If you don't want to be prompted, you can enter the information with options.

$ spsm download --username 'YOUR.USERNAME' --password YOUR-PASSWORD --download-directory /PATH/TO/FILE.csv table --table TABLE_NAME

Download select columns from a table

To download only certain columns of a table, which might be a good idea if it has text columns and the file would otherwise be very big, run the following command:

$ spsm download columns

First, as in the spsm download table command, the terminal will prompt you to enter the name of the table you want to download.

Then, you'll be asked to begin entering the columns you want to download.

download columns

Local DuckDB database (for analysis)

DuckDB is another Database Management System (DBMS), different from PostgreSQL. Whereas PostgreSQL is great for reliably storing data and managing access, DuckDB is excellent at efficiently executing queries. DuckDB is faster than most other Database Management Systems, including PostgreSQL.

TPC-H benchmark 1

query duckdb (sec) postgres (sec)
1 0.03 1.12
2 0.01 0.18
3 0.02 0.21
4 0.03 0.11
5 0.02 0.13
6 0.01 0.21
7 0.04 0.20
8 0.02 0.18
9 0.05 0.61
10 0.04 0.35
11 0.01 0.07
12 0.01 0.36
13 0.04 0.32
14 0.01 0.21
15 0.03 0.46
16 0.03 0.12
17 0.05 > 60.00
18 0.08 1.05
19 0.03 0.31
20 0.05 > 60.00
21 0.09 0.35
22 0.03 0.15

1 Hannes Mühleisen (2022)

Furthermore, contrary to PostgreSQL, DuckDB is what's called an "in-process" DBMS and does not require a server. Everything is immediately accessible in a single file. (An example file name, if you want to save a database with the tables you create / import from CSV files, is spsm.db.)

For these reasons, DuckDB is a great solution for locally working with tables you have previously downloaded from the remote database--and joining with CSV files you have on your computer. The only drawback is ensuring the tables you're working with locally are up to date with what's on the PostgreSQL server, but that's less of an issue in the SPSM project.

Execute SQL file

To execute the query saved in an SQL file, call the query subcommand.

$ spsm duckdb query

First, the terminal will ask if you want to save the database to a file, which will preserve data imports for later use. If you do not want to create a database file, DuckDB will process everything in-memory.

Then, the terminal will prompt you to provide the paths to (a) the SQL file in which your query is saved and (b) the CSV file in which you want to export the result.

Once the program reads the provided SQL query, it will search for the referenced tables (relations) in the DuckDB database. If it doesn't find them, you will be prompted to provide the paths to CSV files that contain this information.

If you don't want to be prompted, you can provide the relations' names and their data files directly as options after the command.

$ spsm duckdb --database ":memory:" query --query query.sql  --outfile output.csv --table claims downloads/claims.csv --table dataset_de_facto downloads/dataset_de_facto.csv

In the example below, you see that (1) we are working with a new, in-memory DuckDB database, which has no prior tables, and (2) the provided SQL query requires the tables claims and dataset_de_facto.
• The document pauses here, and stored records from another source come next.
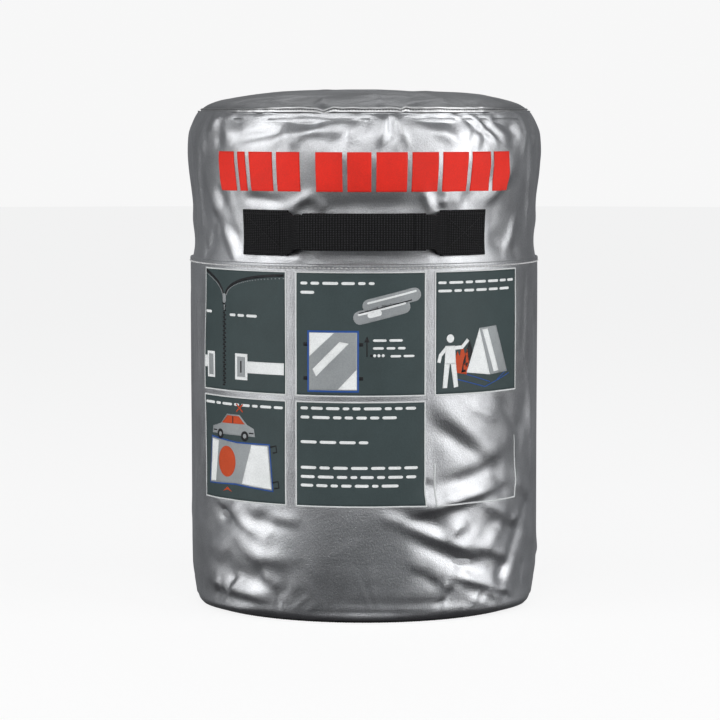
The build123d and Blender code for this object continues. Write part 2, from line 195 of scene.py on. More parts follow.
def add_piece(name, mesh, material, body=None, replaced=()):
    """A smooth visible piece that rides on a body and stands for CAD nodes."""
    verts, faces, *uv = mesh
    data = bpy.data.meshes.new(name)
    data.from_pydata((verts / 1000).tolist(), [], [list(map(int, face)) for face in faces])
    data.update()
    corners = np.empty(len(data.loops), dtype=np.int32)
    data.loops.foreach_get("vertex_index", corners)
    flat = uv[0] if uv else wall_uv(verts)
    data.uv_layers.new(name="UVMap").data.foreach_set("uv", (flat[corners] / 1000).ravel())
    data.shade_smooth()
    data.materials.append(material)
    piece = bpy.data.objects.new(name, data)
    bpy.context.scene.collection.objects.link(piece)
    if replaced:
        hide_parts(*replaced)
    if body:
        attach(piece, body)
    return piece


# ---- materials ----
class NodeTree:
    """The nodes of a material or a world, with short ways to add and join them."""

    def __init__(self, owner):
        owner.use_nodes = True
        self.owner = owner
        self.nodes = owner.node_tree.nodes

    def put(self, node, socket, value):
        """Joins another node's output to a socket, or sets the socket to a constant."""
        if isinstance(value, bpy.types.NodeSocket):
            self.owner.node_tree.links.new(value, node.inputs[socket])
        else:
            node.inputs[socket].default_value = value

    def add(self, kind, output, sockets, **settings):
        node = self.nodes.new("ShaderNode" + kind)
        for name, value in settings.items():
            setattr(node, name, value)
        for socket, value in sockets.items():
            self.put(node, socket, value)
        return node.outputs[output]

    def ramp(self, value, stops):
        """A colour that changes from the first (place, colour) stop to the second."""
        node = self.nodes.new("ShaderNodeValToRGB")
        for element, (place, color) in zip(node.color_ramp.elements, stops):
            element.position = place
            element.color = (*color, 1)
        self.put(node, "Fac", value)
        return node.outputs["Color"]


class Look(NodeTree):
    """A material, built up from procedural textures."""

    def __init__(self, name, metallic=0.0, specular=None):
        super().__init__(bpy.data.materials.new(name))
        self.shader = self.nodes["Principled BSDF"]
        self.shader.inputs["Metallic"].default_value = metallic
        if specular is not None:
            self.shader.inputs["Specular IOR Level"].default_value = specular
        self.normal = None

    def on(self, coordinates, stretch=(1, 1, 1)):
        """Object or UV coordinates, stretched along the axes."""
        plain = self.add("TexCoord", coordinates, {})
        return self.add("Mapping", "Vector", {"Vector": plain, "Scale": stretch})

    def noise(self, where, scale, detail, roughness):
        sockets = {"Scale": scale, "Detail": detail, "Roughness": roughness, "Vector": where}
        return self.add("TexNoise", "Fac", sockets)

    def wave(self, where, scale, direction):
        return self.add("TexWave", "Fac", {"Scale": scale, "Vector": where}, bands_direction=direction)

    def weave(self, where, scale_x, scale_y, operation):
        """Threads both ways."""
        return self.combine(self.wave(where, scale_x, "X"), self.wave(where, scale_y, "Y"), operation)

    def combine(self, a, b, operation):
        return self.add("Math", 0, {0: a, 1: b}, operation=operation)

    def mean(self, a, b):
        return self.combine(self.combine(a, b, "ADD"), 0.5, "MULTIPLY")

    def tint(self, value, color, low, high):
        """Base colour: the given one made darker or lighter at two (place, factor) stops."""
        stops = [(place, [min(c * factor, 1.0) for c in color]) for place, factor in (low, high)]
        self.put(self.shader, "Base Color", self.ramp(value, stops))

    def roughen(self, value, low, high):
        spread = self.add("MapRange", "Result", {"Value": value, "To Min": low, "To Max": high})
        self.put(self.shader, "Roughness", spread)

    def bump(self, height, strength, distance):
        """Adds a fine relief on top of the ones added before it."""
        sockets = {"Height": height, "Strength": strength, "Distance": distance}
        if self.normal is not None:
            sockets["Normal"] = self.normal
        self.normal = self.add("Bump", "Normal", sockets)
        self.put(self.shader, "Normal", self.normal)


def silver_cloth(name, color, rough, grain=0.55):
    """Aluminium-coated glass cloth: satin metal with a fine grain and the weave just showing."""
    look = Look(name, metallic=1.0)
    surface = look.on("Object")
    fine, soft = look.noise(surface, 520.0, 3.0, 0.75), look.noise(surface, 60.0, 3.0, 0.55)
    patches = look.mean(look.noise(surface, 9.0, 4.0, 0.6), look.noise(surface, 850.0, 3.0, 0.9))
    look.tint(patches, color, (0.38, 0.68), (0.62, 1.18))
    look.roughen(look.mean(fine, soft), rough - 0.1, rough + 0.1)
    look.bump(fine, grain, 0.0008)
    look.bump(look.weave(look.on("UV"), 260.0, 260.0, "ADD"), 0.10, 0.0003)
    return look.owner


def ink(name, color, rough=0.5, metallic=0.0):
    """Screen-printed ink on the coated cloth."""
    look = Look(name, metallic, specular=0.35)
    surface = look.on("Object")
    mottle = look.mean(look.noise(surface, 30.0, 5.0, 0.6), look.noise(surface, 700.0, 2.0, 0.6))
    look.tint(mottle, color, (0.35, 0.88), (0.65, 1.12))
    look.roughen(mottle, rough - 0.12, rough + 0.12)
    look.bump(look.noise(surface, 620.0, 2.0, 0.6), 0.2, 0.0004)
    look.bump(look.weave(look.on("UV"), 260.0, 260.0, "ADD"), 0.10, 0.0003)
    return look.owner


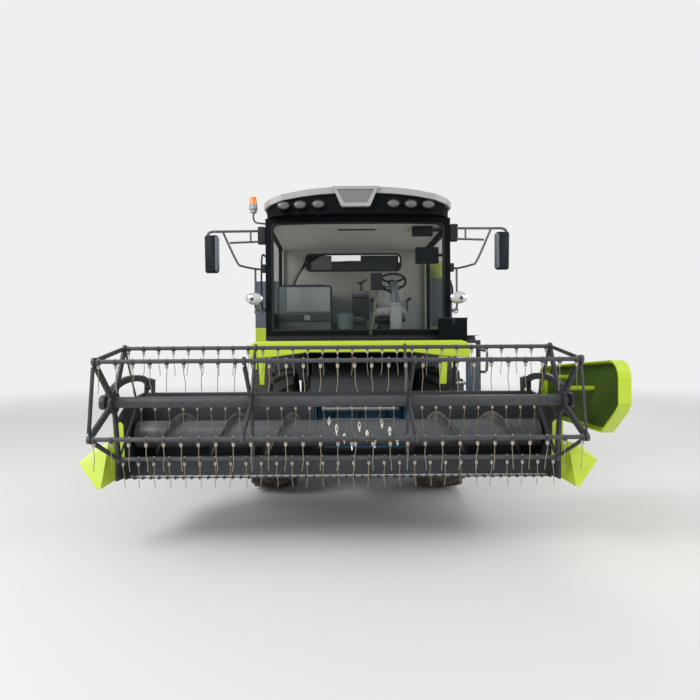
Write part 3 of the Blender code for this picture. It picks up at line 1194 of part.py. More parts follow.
def build_mirror(side, name, head_x, head_z):
    """Make a mirror with its pipe arm, stay and the work lamp below it, as one bracket."""
    m = MACHINE_X
    post_x = m + side * (CAB_HALF + GAP)
    y = CAB_FRONT_Y + CAB_BOW + 0.03
    out_y = CAB_FRONT_Y - 0.16
    r = 0.014
    top, mid, low = head_z + 0.30, head_z + 0.14, 2.88
    s = side
    door_clear = y + 0.03
    bracket = box(*sorted((post_x, post_x + s * 0.10)), y - 0.05, door_clear, mid - 0.04, top + 0.05)
    head = hull([(head_x + s * x, out_y + v, head_z + z) for x, v, z in (
        (-0.075, -0.03, 0.215), (0.085, -0.01, 0.205), (0.085, -0.01, -0.205), (-0.075, -0.03, -0.215),
        (-0.06, 0.06, 0.18), (0.06, 0.07, 0.17), (0.06, 0.07, -0.17), (-0.06, 0.06, -0.18))])
    additions = [
        head,
        tube([(post_x + s * 0.03, y, top), (head_x - s * 0.12, out_y, top), (head_x + s * 0.03, out_y, top - 0.03),
              (head_x + s * 0.055, out_y, head_z + 0.05)], r, 6),
        tube([(post_x + s * 0.03, y, mid), (head_x - s * 0.24, out_y, mid)], r * 0.9, 6),
        tube([(head_x - s * 0.17, out_y, top), (head_x - s * 0.35, out_y + 0.04, low + 0.01),
              (post_x + s * 0.10, y, low), (post_x + s * 0.01, y, low)], r * 0.9, 6),
        box(*sorted((post_x, post_x + s * 0.05)), y - 0.04, door_clear, low - 0.05, low + 0.06),
    ]
    lamp_x, lamp_z = post_x + s * 0.14, 2.46
    additions.append(tube([(lamp_x - s * 0.02, y, low + 0.005), (lamp_x - s * 0.02, y, lamp_z)], r * 0.9, 6))
    additions.append(turned([(0.04, door_clear), (0.085, y - 0.04), (0.09, y - 0.12), (0.06, y - 0.15)],
                            "Y", lamp_x, lamp_z, 12))
    join(bracket, *additions)
    node(f"mirror_{name}", bracket, "black_trim", None, 35)


def build_front_fittings():
    """Make the mirrors, beacon, bumper with its skirts, and the ladder with its platform."""
    m = MACHINE_X
    build_mirror(-1, "R", -1.484, 2.98)
    build_mirror(1, "L", 1.925, 3.0)
    x, y = m - ROOF_HALF - BEACON_ASIDE, ROOF_FRONT_Y + 0.33
    lamp = turned([(0.038, 3.52), (0.052, 3.54), (0.052, 3.60), (0.046, 3.68), (0.02, 3.70)], "Z", x, y, 12)
    stalk = tube([(x, y, 3.54), (x, y, 3.45), (m - CAB_HALF - 0.04, y + 0.02, 3.385),
                  (m - CAB_HALF - GAP, y + 0.02, 3.385)], 0.013, 6)
    join(lamp, stalk)
    node("beacon", lamp, "amber_lens", None, 35)
    outline = [(m + BUMPER_HALF, BUMPER_TOP - 0.03), (m + BUMPER_HALF - 0.04, BUMPER_TOP),
               (m - BUMPER_HALF + 0.04, BUMPER_TOP), (m - BUMPER_HALF, BUMPER_TOP - 0.03),
               (m - BUMPER_HALF, BUMPER_LOW_END), (m - BUMPER_HALF + 0.25, BUMPER_LOW_END + 0.01),
               (m - 0.6, BUMPER_LOW_MID), (m + 0.6, BUMPER_LOW_MID),
               (m + BUMPER_HALF - 0.25, BUMPER_LOW_END + 0.01), (m + BUMPER_HALF, BUMPER_LOW_END)]
    bumper = prism(outline, "Y", BUMPER_Y, BUMPER_Y + BUMPER_DEPTH)
    additions = []
    for inner, outer in ((-1.07, -1.15), (0.90, 1.0)):
        skirt = [(m + inner, 1.80), (m + outer, 1.80), (m + outer * 0.985, 1.46), (m + inner * 1.01, 1.46)]
        additions.append(prism(skirt, "Y", BUMPER_Y + 0.02, BUMPER_Y + 0.05))
    for s in (-1, 1):
        low, high = sorted((m + s * RAIL_IN, m + s * (RAIL_IN + RAIL_THICK)))
        additions.append(box(low, high, BUMPER_Y + BUMPER_DEPTH - 0.01, BUMPER_Y + BUMPER_DEPTH + 0.02 - GAP,
                             1.87, 1.94))
    join(bumper, *additions)
    node("front_bumper", bumper, "lime_paint")
    build_ladder()


def build_ladder():
    """Make the platform beside the door, the ladder down from it and its handrail."""
    m = MACHINE_X
    inner = m + CAB_HALF + GAP
    outer = m + LADDER_OUT
    deck = box(inner, outer, CAB_FRONT_Y + 0.22, CAB_FRONT_Y + 1.25, DECK_TOP - 0.05, DECK_TOP)
    y0 = CAB_FRONT_Y - 0.02
    additions = [box(m + CAB_HALF - 0.10, outer, y0, CAB_FRONT_Y + 0.3, 1.925, CAB_FLOOR_LOW - GAP)]
    additions.append(box(inner, outer, CAB_FRONT_Y + 0.20, CAB_FRONT_Y + 0.30, 1.93, 1.99))
    # a tool box on the deck's front corner
    additions.append(box(*TOOL_BOX_X, y0 - 0.02, y0 + 0.08, 1.95, 2.21))
    half = LADDER_POST / 2
    posts = (inner + half + 0.015, outer - half)
    for x in posts:
        additions.append(box(x - half, x + half, y0, y0 + 0.09, 0.85, 1.95))
    for z in STEP_HEIGHTS:
        additions.append(box(posts[0], posts[1], y0 + 0.005, y0 + 0.15, z, z + 0.025))
    additions.append(box(posts[1] - 0.15, posts[1], y0, y0 + 0.03, 1.35, 1.75))
    loop = [(posts[1], y0 + 0.03, 1.59), (outer + 0.06, y0 - 0.02, 1.60), (outer + 0.07, y0 - 0.02, 1.82),
            (posts[1], y0 + 0.03, 1.85)]
    additions.append(tube(loop, HANDRAIL_RADIUS, 6))
    join(deck, *additions)
    node("access_ladder", deck, "charcoal_paint", None, 35)


def main():
    """Build the whole machine."""
    clear_scene()
    build_reel()
    build_reel_arms()
    build_cover()
    build_header()
    build_knife()
    build_dividers()
    build_auger()
    build_feeder()
    build_lift_cylinders()
    build_running_gear()
    build_chassis()
    build_body()
    build_cab()
    build_front_fittings()


main()
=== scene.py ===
"""Looks of a combine harvester with a raised grain header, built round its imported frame.

Units are metres. +X is the machine's left side, -Y its front and +Z up. Each sub-assembly is a
class that works out its own surfaces with numpy, and each finish is a small frozen dataclass.
"""

import json
import logging
import math
from dataclasses import dataclass, field
from enum import Enum
from functools import cache, partial

import bmesh
import bpy
import numpy as np
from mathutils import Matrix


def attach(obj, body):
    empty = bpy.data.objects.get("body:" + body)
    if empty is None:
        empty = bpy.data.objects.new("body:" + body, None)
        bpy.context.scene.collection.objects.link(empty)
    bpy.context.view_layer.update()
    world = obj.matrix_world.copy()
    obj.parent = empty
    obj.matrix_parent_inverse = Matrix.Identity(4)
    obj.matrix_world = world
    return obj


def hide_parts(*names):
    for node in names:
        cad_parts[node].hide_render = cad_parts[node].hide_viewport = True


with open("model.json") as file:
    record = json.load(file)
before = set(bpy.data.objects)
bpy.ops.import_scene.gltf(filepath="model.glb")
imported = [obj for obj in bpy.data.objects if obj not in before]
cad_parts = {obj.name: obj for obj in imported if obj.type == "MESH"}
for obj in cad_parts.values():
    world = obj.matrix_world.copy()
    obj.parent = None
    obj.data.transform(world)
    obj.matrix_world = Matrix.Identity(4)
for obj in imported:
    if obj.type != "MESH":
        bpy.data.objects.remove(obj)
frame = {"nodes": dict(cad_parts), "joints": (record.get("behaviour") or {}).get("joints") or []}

log = logging.getLogger("combine")
Colour = tuple[float, float, float]
Point = tuple[float, float, float]

# Driving places: the machine's middle, the reel's axis and the knife
MACHINE_X = 0.25
REEL_Y = -3.40
KNIFE_Y = -2.974
KNIFE_Z = 0.668

ORIGIN: Point = (0.0, 0.0, 0.0)
ACROSS: Point = (1.0, 0.0, 0.0)
ALONG: Point = (0.0, 1.0, 0.0)
SIDES_OF: tuple[tuple[int, str], ...] = ((1, "L"), (-1, "R"))


class Slot(Enum):
    """The record's material slots that new pieces take their finish from."""

    CHARCOAL = "charcoal_paint"
    SLATE = "slate_paint"
    LIME = "lime_paint"
    BLACK = "black_trim"
    WHITE = "roof_white"
    GLASS = "tinted_glass"
    TYRE = "tyre_rubber"
    RIM = "rim_paint"
    STEEL = "bright_steel"
    CLOTH = "seat_fabric"
    AMBER = "amber_lens"
    CAST = "cast_engine"


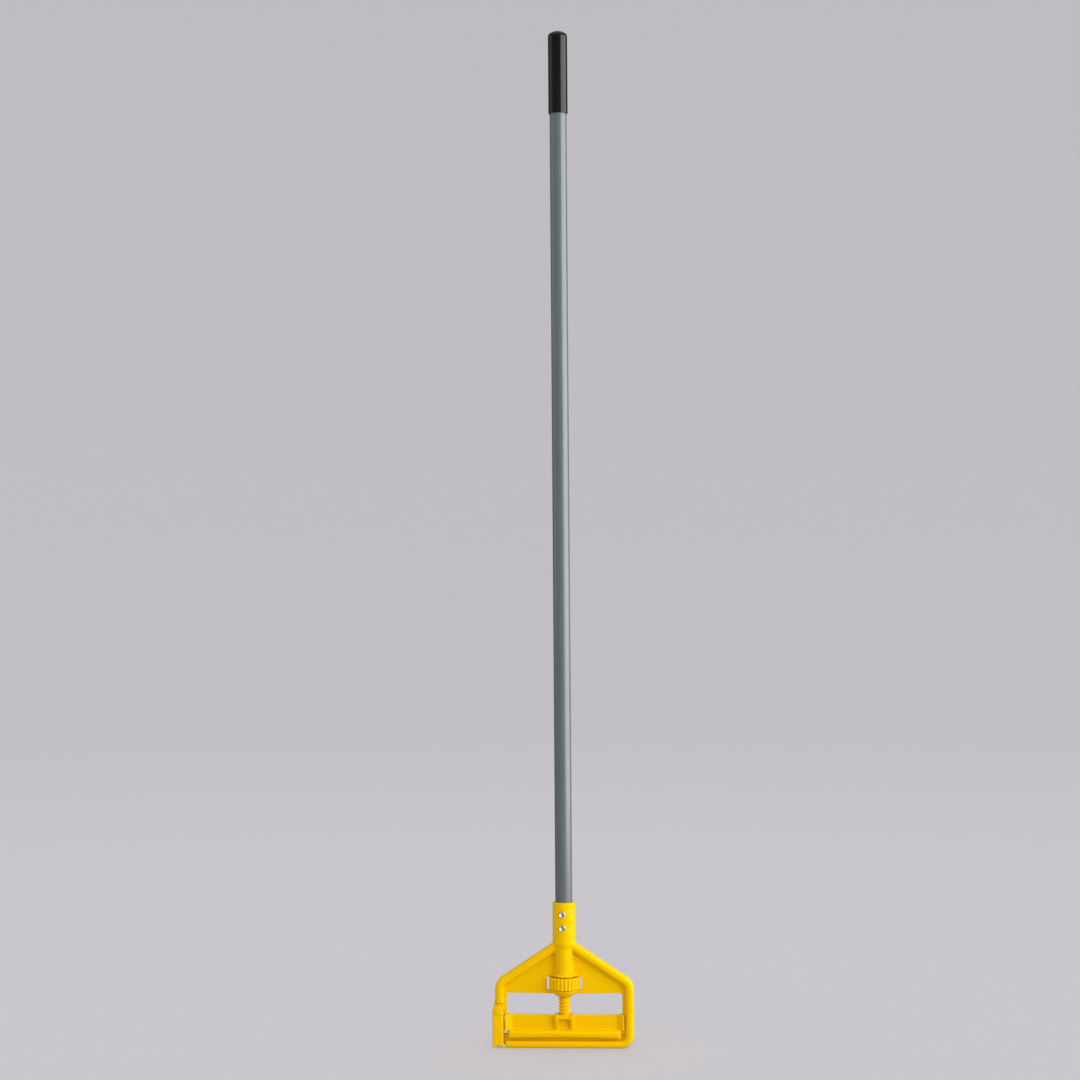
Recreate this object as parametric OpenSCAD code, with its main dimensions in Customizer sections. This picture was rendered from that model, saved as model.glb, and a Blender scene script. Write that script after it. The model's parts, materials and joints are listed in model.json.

Using the commands above (i.e. spsm download table), we have these referenced tables saved in a folder named ./downloads. The example shows how, having parsed the query in the provided SQL file (./query.sql), the program sequentially asks us to provide these files and then proceeds to create tables in the in-memory database containing their rows and columns. Finally, after preparing the database, the program executes the query and writes the result to the given out-file (./output.csv).

duckdb execute sql file

Launch Jupyter notebook

To experiment with SQL queries, run spsm duckdb notebook and launch a Jupyter notebook.

$ spsm duckdb notebook

To provide access to relevant files, including CSV files and/or a DuckDB file, you should provide the path to a directory. If you don't provide a path, the notebook's workspace will be launched from wherever you run the command. Finally, if the directory from which the notebook is launched doesn't already have a Jupyter notebook file, one will be created using the same database configuration provided with all spsm duckdb commands, as described above. If the directory already has a Jupyter notebook but you want to create a new one anyway, provide a path with the option "--new".

$ spsm duckdb --database './spsm.db' notebook --new 'Notebook.ipynb'

The above command would create a notebook in the current working directory, meaning the location from which the command is run. And it relies on an existant DuckDB database file in the same directory.

./
 |__ Notebook.ipynb
 |__ spsm.db
 |__ downloads/
    |__ claims.csv
    |__ selection_tweet.csv
    |__ tweet_claim.csv

With the database configuration declared in the parent spsm duckdb command, the subcommand spsm duckdb notebook launches a Jupyter notebook with code blocks establishing a DuckDB connection already written in the notebook.